- Collected material:

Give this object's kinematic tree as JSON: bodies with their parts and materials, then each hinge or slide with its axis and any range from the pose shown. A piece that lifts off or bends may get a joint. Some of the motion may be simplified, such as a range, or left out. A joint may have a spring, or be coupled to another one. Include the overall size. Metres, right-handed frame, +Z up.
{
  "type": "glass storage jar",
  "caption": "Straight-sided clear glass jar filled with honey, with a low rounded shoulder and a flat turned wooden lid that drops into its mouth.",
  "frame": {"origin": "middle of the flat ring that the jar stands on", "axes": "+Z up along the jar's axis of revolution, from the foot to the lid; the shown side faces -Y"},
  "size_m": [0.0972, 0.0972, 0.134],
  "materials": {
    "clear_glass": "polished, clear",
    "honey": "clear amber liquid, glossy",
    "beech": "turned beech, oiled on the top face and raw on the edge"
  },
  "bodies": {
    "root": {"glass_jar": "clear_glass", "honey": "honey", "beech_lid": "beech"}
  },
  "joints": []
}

- Exercise goal:
Give back the whole listing, word for word.

- Solution to this exercise:
Give this object's kinematic tree as JSON: bodies with their parts and materials, then each hinge or slide with its axis and any range from the pose shown. A piece that lifts off or bends may get a joint. Some of the motion may be simplified, such as a range, or left out. A joint may have a spring, or be coupled to another one. Include the overall size. Metres, right-handed frame, +Z up.
{
  "type": "glass storage jar",
  "caption": "Straight-sided clear glass jar filled with honey, with a low rounded shoulder and a flat turned wooden lid that drops into its mouth.",
  "frame": {"origin": "middle of the flat ring that the jar stands on", "axes": "+Z up along the jar's axis of revolution, from the foot to the lid; the shown side faces -Y"},
  "size_m": [0.0972, 0.0972, 0.134],
  "materials": {
    "clear_glass": "polished, clear",
    "honey": "clear amber liquid, glossy",
    "beech": "turned beech, oiled on the top face and raw on the edge"
  },
  "bodies": {
    "root": {"glass_jar": "clear_glass", "honey": "honey", "beech_lid": "beech"}
  },
  "joints": []
}